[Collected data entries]
'''
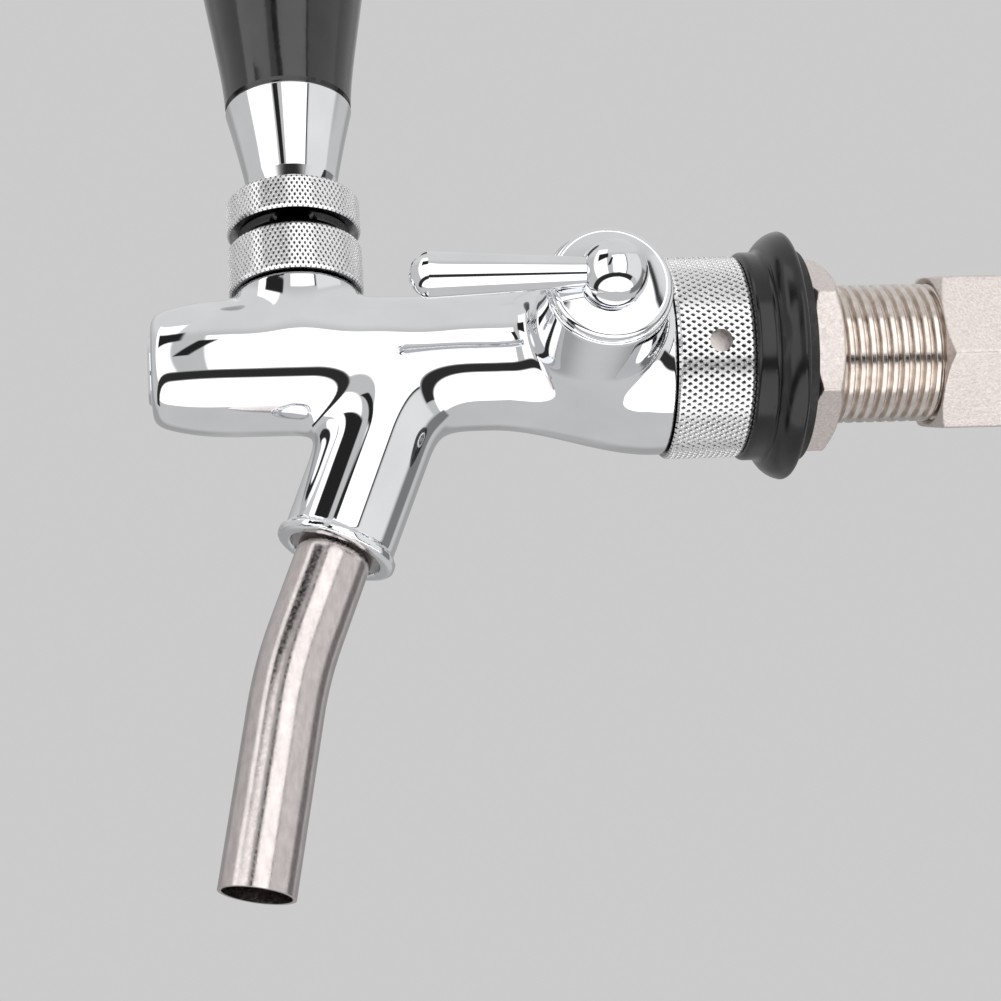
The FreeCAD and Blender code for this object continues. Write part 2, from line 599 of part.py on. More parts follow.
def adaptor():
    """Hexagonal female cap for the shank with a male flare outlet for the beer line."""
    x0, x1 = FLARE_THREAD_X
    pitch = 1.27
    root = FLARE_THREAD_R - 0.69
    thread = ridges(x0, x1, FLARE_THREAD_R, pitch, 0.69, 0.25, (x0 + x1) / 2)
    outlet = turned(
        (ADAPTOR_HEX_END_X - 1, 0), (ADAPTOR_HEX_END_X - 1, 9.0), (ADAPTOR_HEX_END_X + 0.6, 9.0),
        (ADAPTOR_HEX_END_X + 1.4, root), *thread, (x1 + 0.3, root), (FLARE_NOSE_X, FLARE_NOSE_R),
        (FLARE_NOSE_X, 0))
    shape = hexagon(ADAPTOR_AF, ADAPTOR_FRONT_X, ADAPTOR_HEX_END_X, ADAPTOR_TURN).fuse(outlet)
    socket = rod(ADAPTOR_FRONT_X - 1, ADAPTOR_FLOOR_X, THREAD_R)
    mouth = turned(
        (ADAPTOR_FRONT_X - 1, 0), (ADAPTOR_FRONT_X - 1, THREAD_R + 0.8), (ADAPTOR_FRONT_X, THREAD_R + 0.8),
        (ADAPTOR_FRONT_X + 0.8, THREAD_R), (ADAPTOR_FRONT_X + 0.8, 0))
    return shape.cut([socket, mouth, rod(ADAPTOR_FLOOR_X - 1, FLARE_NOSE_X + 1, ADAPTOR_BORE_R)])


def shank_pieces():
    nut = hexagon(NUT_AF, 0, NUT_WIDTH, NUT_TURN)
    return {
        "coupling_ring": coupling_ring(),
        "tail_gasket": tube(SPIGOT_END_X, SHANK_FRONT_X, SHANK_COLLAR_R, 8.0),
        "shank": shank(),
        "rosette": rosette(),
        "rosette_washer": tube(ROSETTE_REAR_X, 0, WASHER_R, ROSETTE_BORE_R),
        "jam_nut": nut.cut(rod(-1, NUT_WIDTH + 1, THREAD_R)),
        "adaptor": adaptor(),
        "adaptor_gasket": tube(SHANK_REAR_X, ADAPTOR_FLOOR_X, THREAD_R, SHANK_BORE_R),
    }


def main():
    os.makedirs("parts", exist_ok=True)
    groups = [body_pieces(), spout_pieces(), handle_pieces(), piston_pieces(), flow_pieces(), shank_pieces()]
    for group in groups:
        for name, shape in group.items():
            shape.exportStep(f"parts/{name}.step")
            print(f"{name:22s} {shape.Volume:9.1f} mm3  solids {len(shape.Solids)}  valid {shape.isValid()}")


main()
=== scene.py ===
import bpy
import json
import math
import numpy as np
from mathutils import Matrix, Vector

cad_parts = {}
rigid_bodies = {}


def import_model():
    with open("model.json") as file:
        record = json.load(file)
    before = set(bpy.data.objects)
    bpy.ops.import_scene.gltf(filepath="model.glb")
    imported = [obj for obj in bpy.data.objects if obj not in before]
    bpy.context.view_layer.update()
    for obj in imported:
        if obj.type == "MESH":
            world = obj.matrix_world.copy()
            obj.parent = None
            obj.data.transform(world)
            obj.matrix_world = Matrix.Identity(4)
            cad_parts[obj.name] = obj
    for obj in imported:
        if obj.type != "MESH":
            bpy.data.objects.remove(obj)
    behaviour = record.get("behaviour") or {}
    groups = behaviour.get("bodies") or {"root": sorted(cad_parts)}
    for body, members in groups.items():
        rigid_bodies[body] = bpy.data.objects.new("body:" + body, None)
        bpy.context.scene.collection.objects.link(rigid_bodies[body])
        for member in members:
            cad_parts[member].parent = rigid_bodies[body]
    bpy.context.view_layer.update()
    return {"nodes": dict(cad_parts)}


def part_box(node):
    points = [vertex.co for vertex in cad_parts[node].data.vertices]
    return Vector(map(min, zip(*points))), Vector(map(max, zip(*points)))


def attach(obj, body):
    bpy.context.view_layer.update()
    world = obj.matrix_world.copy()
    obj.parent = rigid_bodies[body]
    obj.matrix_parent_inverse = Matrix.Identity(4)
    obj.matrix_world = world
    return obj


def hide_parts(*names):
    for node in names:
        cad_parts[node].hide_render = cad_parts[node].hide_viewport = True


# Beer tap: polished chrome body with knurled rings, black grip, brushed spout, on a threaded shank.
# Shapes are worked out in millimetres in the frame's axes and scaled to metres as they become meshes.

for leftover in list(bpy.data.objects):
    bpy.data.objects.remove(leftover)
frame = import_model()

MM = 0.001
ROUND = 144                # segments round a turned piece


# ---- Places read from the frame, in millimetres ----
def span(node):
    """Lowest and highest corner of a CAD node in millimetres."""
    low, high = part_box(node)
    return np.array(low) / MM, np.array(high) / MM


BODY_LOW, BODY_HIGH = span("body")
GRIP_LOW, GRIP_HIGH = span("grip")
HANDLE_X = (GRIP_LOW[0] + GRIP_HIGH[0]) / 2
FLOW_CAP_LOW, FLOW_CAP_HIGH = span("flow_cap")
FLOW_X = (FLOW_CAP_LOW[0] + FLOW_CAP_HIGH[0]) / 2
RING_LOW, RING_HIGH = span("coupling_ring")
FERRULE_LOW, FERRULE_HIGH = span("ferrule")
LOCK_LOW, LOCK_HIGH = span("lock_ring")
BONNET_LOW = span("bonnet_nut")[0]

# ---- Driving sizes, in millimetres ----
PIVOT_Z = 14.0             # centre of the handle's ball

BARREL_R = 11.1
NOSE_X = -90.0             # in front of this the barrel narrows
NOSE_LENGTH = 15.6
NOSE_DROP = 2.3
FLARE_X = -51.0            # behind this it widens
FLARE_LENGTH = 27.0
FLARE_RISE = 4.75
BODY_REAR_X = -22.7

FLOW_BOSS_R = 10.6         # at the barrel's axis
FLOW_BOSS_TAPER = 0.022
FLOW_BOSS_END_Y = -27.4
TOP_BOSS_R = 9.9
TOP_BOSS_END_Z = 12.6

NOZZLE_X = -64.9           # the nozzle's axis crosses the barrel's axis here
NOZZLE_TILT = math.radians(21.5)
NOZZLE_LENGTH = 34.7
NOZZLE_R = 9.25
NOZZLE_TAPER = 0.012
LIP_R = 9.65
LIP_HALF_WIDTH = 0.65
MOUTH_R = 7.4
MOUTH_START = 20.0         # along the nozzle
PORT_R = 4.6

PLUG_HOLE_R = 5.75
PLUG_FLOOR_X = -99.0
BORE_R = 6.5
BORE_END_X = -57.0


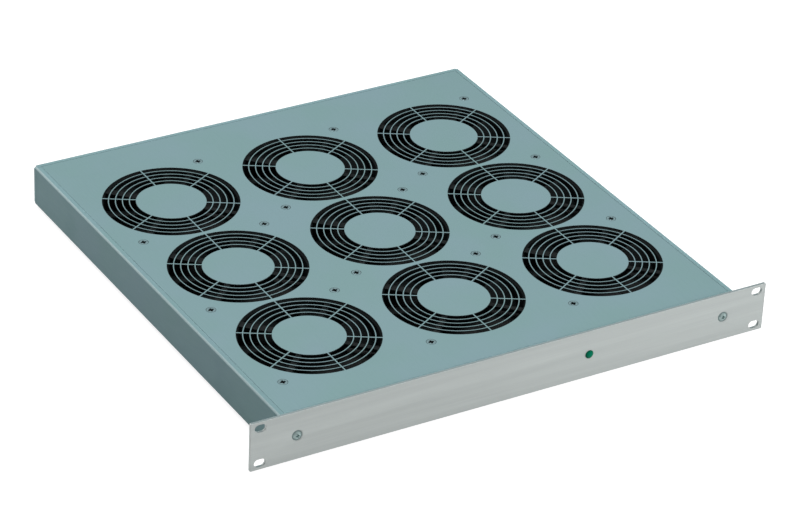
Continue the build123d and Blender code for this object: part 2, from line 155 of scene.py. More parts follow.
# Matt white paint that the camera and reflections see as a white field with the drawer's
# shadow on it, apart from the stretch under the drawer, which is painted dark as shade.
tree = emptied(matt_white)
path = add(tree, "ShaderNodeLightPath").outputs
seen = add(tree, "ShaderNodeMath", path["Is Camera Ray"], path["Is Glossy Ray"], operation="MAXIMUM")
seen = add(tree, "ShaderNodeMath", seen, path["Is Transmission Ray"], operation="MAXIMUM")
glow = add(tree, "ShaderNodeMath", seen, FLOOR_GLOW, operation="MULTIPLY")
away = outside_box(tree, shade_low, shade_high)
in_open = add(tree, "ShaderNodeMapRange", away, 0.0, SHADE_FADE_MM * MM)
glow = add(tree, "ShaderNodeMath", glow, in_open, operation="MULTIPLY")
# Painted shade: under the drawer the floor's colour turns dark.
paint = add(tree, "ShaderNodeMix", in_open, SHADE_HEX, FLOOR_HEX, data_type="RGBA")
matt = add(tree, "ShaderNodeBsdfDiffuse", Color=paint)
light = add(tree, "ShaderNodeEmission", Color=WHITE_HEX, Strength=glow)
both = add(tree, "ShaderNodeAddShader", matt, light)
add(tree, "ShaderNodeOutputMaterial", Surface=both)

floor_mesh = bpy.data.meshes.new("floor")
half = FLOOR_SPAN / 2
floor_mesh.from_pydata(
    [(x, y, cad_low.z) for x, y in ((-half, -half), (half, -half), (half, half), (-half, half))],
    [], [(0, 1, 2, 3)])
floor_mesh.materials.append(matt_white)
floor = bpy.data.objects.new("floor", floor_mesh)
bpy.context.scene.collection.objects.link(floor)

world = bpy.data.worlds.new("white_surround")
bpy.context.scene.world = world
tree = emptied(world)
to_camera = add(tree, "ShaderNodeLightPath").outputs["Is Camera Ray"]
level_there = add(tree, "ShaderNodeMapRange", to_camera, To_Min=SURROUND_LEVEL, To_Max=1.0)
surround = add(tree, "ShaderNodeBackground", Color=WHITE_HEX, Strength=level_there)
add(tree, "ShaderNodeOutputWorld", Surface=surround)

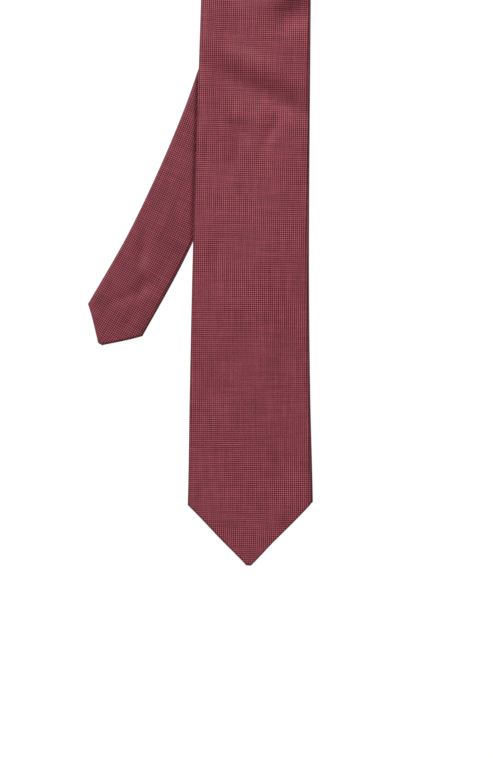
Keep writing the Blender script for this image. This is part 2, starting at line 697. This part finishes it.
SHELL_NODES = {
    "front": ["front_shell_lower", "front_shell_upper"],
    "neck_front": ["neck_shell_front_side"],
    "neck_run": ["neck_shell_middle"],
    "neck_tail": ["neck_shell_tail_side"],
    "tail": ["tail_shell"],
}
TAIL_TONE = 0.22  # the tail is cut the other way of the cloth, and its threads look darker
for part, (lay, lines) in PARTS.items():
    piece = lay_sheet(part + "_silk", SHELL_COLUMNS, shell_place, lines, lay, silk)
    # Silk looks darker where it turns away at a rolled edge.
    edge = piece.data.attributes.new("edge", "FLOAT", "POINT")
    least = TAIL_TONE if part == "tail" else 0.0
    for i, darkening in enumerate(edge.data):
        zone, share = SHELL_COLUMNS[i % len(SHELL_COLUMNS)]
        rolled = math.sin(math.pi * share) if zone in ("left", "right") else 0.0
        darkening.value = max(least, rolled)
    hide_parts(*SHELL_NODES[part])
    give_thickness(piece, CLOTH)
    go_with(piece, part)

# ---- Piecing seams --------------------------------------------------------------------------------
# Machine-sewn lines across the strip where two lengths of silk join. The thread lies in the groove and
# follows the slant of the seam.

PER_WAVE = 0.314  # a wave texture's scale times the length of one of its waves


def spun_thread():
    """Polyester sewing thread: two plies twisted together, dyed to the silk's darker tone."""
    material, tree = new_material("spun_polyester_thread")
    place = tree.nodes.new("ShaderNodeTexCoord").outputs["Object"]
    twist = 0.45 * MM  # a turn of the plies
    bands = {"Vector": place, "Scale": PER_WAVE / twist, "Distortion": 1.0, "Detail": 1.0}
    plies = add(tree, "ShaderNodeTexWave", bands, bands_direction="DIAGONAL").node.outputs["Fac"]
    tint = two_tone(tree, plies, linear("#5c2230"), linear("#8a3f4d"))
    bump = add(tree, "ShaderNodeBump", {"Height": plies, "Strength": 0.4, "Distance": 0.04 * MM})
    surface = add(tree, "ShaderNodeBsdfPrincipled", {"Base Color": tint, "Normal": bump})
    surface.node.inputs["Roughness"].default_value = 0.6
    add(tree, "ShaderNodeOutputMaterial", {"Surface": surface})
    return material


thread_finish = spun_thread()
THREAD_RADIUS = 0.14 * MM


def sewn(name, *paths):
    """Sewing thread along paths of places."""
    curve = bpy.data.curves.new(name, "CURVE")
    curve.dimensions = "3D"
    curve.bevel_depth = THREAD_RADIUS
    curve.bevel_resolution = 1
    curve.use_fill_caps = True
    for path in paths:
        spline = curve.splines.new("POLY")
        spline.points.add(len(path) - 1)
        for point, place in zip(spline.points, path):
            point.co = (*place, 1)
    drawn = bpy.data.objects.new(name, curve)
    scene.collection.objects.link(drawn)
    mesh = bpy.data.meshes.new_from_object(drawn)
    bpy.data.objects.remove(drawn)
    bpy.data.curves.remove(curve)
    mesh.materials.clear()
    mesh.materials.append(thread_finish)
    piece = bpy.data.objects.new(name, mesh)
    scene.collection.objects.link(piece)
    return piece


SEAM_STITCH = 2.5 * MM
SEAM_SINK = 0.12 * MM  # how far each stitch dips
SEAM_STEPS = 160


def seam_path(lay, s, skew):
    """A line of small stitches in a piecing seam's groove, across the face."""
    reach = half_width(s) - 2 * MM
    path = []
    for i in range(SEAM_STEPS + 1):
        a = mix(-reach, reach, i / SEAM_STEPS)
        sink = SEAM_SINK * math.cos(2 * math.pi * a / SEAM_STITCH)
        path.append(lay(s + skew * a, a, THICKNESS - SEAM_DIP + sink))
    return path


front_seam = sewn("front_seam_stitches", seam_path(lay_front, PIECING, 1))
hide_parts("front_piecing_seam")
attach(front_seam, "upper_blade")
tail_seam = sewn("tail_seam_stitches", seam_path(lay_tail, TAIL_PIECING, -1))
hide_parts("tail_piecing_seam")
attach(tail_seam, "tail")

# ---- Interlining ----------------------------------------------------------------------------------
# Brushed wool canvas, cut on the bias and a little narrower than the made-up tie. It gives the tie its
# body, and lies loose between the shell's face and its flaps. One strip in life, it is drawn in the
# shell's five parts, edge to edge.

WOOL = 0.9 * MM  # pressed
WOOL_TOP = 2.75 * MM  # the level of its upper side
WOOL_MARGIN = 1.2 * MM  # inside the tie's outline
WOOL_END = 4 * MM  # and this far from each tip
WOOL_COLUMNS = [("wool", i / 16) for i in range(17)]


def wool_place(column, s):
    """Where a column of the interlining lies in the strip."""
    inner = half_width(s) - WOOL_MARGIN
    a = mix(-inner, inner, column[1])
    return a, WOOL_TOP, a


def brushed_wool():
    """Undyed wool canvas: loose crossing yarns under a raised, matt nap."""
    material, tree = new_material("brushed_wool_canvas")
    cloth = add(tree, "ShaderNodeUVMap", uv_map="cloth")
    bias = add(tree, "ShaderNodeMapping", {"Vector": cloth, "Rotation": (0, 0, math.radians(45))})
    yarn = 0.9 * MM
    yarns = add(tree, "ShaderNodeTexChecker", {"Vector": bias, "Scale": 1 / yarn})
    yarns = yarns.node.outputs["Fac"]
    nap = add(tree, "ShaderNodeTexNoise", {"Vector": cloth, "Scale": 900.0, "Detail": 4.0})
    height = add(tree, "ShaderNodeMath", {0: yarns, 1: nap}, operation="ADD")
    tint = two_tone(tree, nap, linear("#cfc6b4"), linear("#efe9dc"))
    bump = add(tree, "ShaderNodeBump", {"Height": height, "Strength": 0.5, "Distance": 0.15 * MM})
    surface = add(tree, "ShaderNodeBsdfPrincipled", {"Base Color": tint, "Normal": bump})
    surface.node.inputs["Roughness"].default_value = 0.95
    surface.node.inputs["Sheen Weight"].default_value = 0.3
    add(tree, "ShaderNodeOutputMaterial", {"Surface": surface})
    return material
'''
### Task statement
Find the word "behaviour" and list each line it appears in.

### Worked answer
    behaviour = record.get("behaviour") or {}
    groups = behaviour.get("bodies") or {"root": sorted(cad_parts)}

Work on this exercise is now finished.